2:3 What We Share About Home

Read at least 3 students blog short stories about ‘home’ and make a list of the common shared assumptions, values and stories that you find. Post this list on your blog with some commentary about what you discovered.

I want to begin by thanking my classmates for sharing their stories of home.  After reading many of them, I’ve quickly realized that many shared very personal experiences–as one would imagine when talking about their home.  However, I am stunned that such authenticity in regards to personal life can be shared and discussed in an academic environment.  It was an honor to read your stories; I am humbled.

Home is an abstract place.

This is the first commonality I noticed in the blogs of my classmates.  Both Ashley and Alanna discuss this in their stories, and their separate journeys on finding physical spaces to call home.  This themed jumped out to me most likely for my own history and struggles to identify a specific physical place as my home (I have a town I call home, just not an exact, physical space).  Alanna’s story of home affected me most strongly with her mention of divorced parents, as her descriptions matched many of my own growing up.  I feel that it is likely that many Canadians struggle to identify a physical, geographical space as home, especially with recent refugees.  I was glad to see this as a common theme throughout our own stories.
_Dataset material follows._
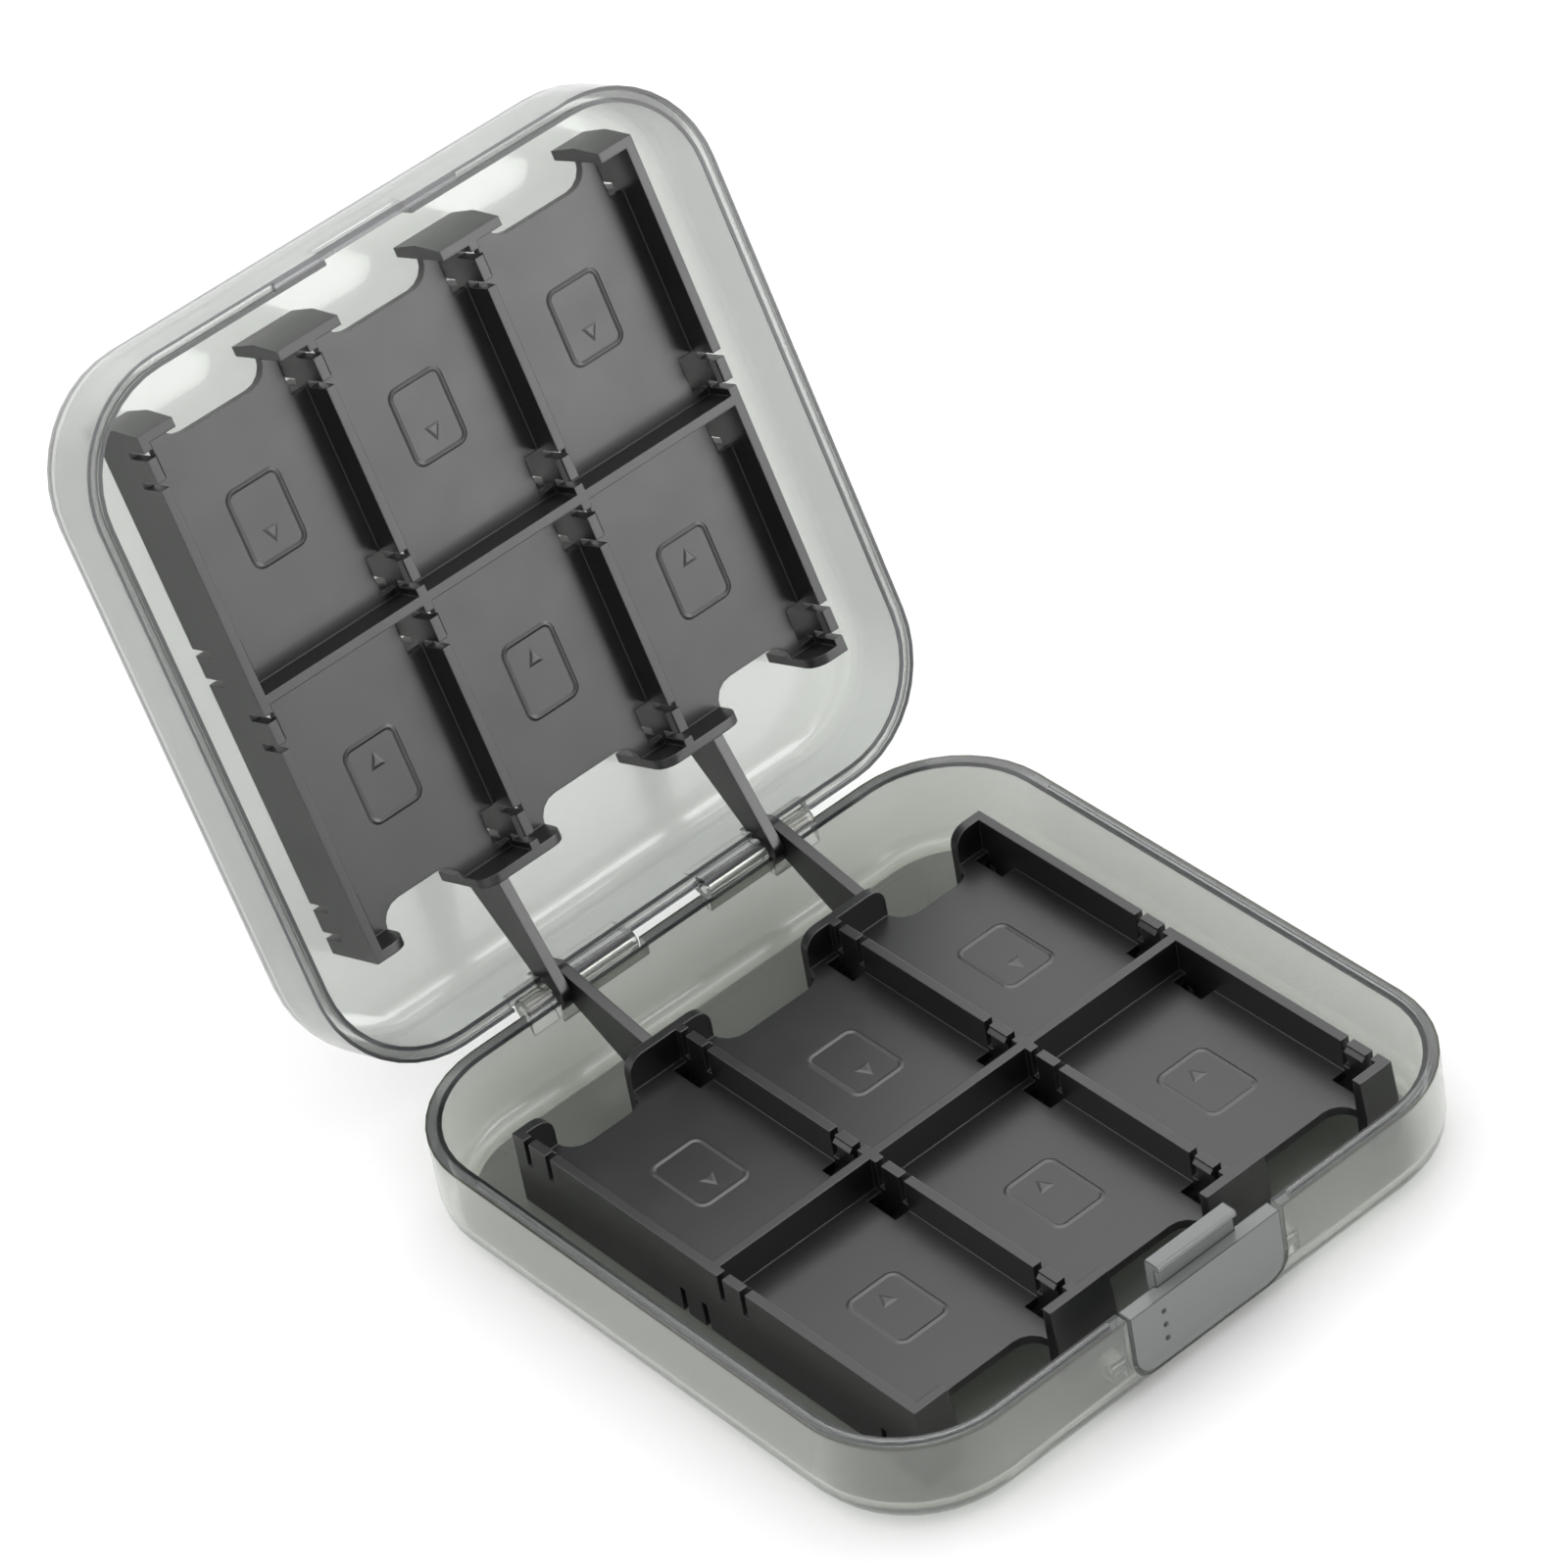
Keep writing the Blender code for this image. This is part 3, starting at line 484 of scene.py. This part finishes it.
def view_axes():
    """Right, up and back directions of the camera."""
    azimuth = math.radians(CAMERA_AZIMUTH)
    elevation = math.radians(CAMERA_ELEVATION)
    roll = math.radians(CAMERA_ROLL)
    level = math.cos(elevation)
    back = Vector((math.sin(azimuth) * level, -math.cos(azimuth) * level, math.sin(elevation)))
    side = Vector((0, 0, 1)).cross(back).normalized()
    up = back.cross(side)
    right = side * math.cos(roll) + up * math.sin(roll)
    return right, up * math.cos(roll) - side * math.sin(roll), back


def make_camera():
    """The camera, at the photograph's angle and framing."""
    right, up, back = view_axes()
    data = bpy.data.cameras.new("camera")
    data.lens = CAMERA_LENS
    data.sensor_width = SENSOR
    data.clip_start = 0.01
    data.clip_end = 20.0
    item = bpy.data.objects.new("camera", data)
    bpy.context.scene.collection.objects.link(item)
    place = back * CAMERA_DISTANCE + right * CAMERA_RIGHT + up * CAMERA_UP
    item.matrix_world = Matrix.Translation(place) @ Matrix((right, up, back)).transposed().to_4x4()
    bpy.context.scene.camera = item


def area_light(name, place, target, size, power):
    """A softbox seen as a reflection: it brightens glossy faces alone."""
    data = bpy.data.lights.new(name, "AREA")
    data.shape = "RECTANGLE"
    data.size, data.size_y = size
    data.energy = power
    item = bpy.data.objects.new(name, data)
    bpy.context.scene.collection.objects.link(item)
    item.visible_diffuse = False
    item.location = place
    item.rotation_euler = (Vector(place) - Vector(target)).to_track_quat("Z", "Y").to_euler()


def make_light():
    """A bright studio, dimmer where the photographer stands, with softboxes
    overhead and in front."""
    world = bpy.data.worlds.new("studio")
    bpy.context.scene.world = world
    world.use_nodes = True
    tree = world.node_tree
    shade = tree.nodes["Background"]
    shade.inputs["Color"].default_value = (1.0, 1.0, 1.0, 1.0)
    place = tree.nodes.new("ShaderNodeTexCoord")
    toward = tree.nodes.new("ShaderNodeVectorMath")
    toward.operation = "DOT_PRODUCT"
    toward.inputs[1].default_value = DIM_SIDE
    tree.links.new(place.outputs["Generated"], toward.inputs[0])
    strength = tree.nodes.new("ShaderNodeMapRange")
    strength.inputs["From Min"].default_value = 0.0
    strength.inputs["From Max"].default_value = 0.9
    strength.inputs["To Min"].default_value = STUDIO_BRIGHT
    strength.inputs["To Max"].default_value = STUDIO_DIM
    tree.links.new(toward.outputs["Value"], strength.inputs["Value"])
    tree.links.new(strength.outputs["Result"], shade.inputs["Strength"])
    area_light("top_softbox", (0.15, 0.1, 1.15), (0, 0, 0), (1.0, 1.0), 4.5)
    area_light("front_softbox", (0.85, -1.05, 0.35), (0, 0, 0.03), (0.9, 0.9), 12.0)
    bpy.context.scene.view_settings.view_transform = "Standard"


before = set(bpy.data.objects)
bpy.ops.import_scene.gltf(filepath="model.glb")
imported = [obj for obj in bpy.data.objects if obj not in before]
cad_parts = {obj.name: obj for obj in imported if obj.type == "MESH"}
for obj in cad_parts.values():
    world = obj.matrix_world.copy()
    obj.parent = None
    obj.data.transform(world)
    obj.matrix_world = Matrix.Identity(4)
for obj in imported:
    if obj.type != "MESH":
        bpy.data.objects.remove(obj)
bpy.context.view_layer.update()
make_camera()
make_light()
make_floor()

lid_top = RIM_HEIGHT + SEAM_GAP
base_rim = (0.0, RIM_HEIGHT - RIM_BEGIN, RIM_HEIGHT - RIM_FULL, BASE_RIM_PAINTED_LIGHT)
lid_rim = (OPEN_ANGLE, lid_top + RIM_BEGIN, lid_top + RIM_FULL, LID_RIM_PAINTED_LIGHT)
base_smoke = smoke_plastic("base_plastic", 0.86, BASE_FACE, BASE_DEEP, base_rim)
lid_smoke = smoke_plastic("lid_plastic", 0.86, LID_FACE, LID_DEEP, lid_rim)
latch_smoke = smoke_plastic("latch_plastic", 0.3, (0.25, 0.26, 0.26), (0.26, 0.27, 0.27))
# Near-black plastic for the latch dots: painted shade on the small bumps
dot_shade_plastic = smoke_plastic("dot_plastic", 0.2, (0.05, 0.05, 0.055), (0.03, 0.03, 0.03))
black = tray_plastic("tray_plastic", (0.004, 0.004, 0.005), (0.007, 0.007, 0.008))
# A lighter copy of the tray plastic for the pocket marks: painted highlight
highlit_mark_plastic = tray_plastic("mark_plastic", (0.026, 0.026, 0.028), (0.034, 0.034, 0.036))
steel = pin_steel()
for name, material in (
    ("base_shell", base_smoke),
    ("lid_shell", lid_smoke),
    ("latch", latch_smoke),
    ("base_tray", black),
    ("lid_tray", black),
    ("hinge_pin_left", steel),
    ("hinge_pin_right", steel),
):
    dress(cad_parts[name], material)

turn_over = Matrix.Translation(HINGE) @ Matrix.Rotation(math.pi, 4, "Y") @ Matrix.Translation(-HINGE)
open_up = Matrix.Translation(HINGE) @ Matrix.Rotation(-OPEN_ANGLE, 4, "X") @ Matrix.Translation(-HINGE)
for name, body, placing in (
    ("base_pocket_marks", "base_page", Matrix.Identity(4)),
    ("lid_pocket_marks", "lid_page", open_up @ turn_over),
):
    marks = pocket_marks(name, placing)
    dress(marks, highlit_mark_plastic, MARK_CREASE)
    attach(marks, body)
latch_dots(dot_shade_plastic)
You need language to belong.

While this specific assumption of home was not echoed by a majority of classmate blogs, when I read Claudia‘s story of home, I felt it was important to discuss.  Claudia speaks of the difficulties in belonging when language labels are placed on you from an early age.  In Canada, we have two official languages, and many more spoken by many of our other citizens.  Claudia discusses the challenge to find a place to call home when a label of “outsider” or simply “different” is placed on you.  Depending on geographical location, sometimes a restriction to belong in certain areas requires you to have been born there.  This has never occurred to me, as I have never really lived far from the community I was born in, and my community does not get a lot of new inhabitants.  At first, this issue seemed foreign to me, but when I stopped to consider it, the idea makes strange sense.  When I stop to think about it, I realize that there are times when I’ve been on a bus or walking down the street or in a hallway where someone is speaking a language other than English.  It seems strange, off, and immediately indicates the speaker as a potential outsider.  This is all done in my own head mostly unconsciously.  Personally, it does not affect the way I interact with a person, but I can understand how this could lead to discrimination, and for a speaker of a language other than English (or whatever language is common for whatever area) to feel outcast.

While these are only two items for discussion, I feel that they both warrant attention and stand as important concepts.  These two points play off each other and I think will become more relevant as we move further in our studies together.

Thank you all again for sharing your stories.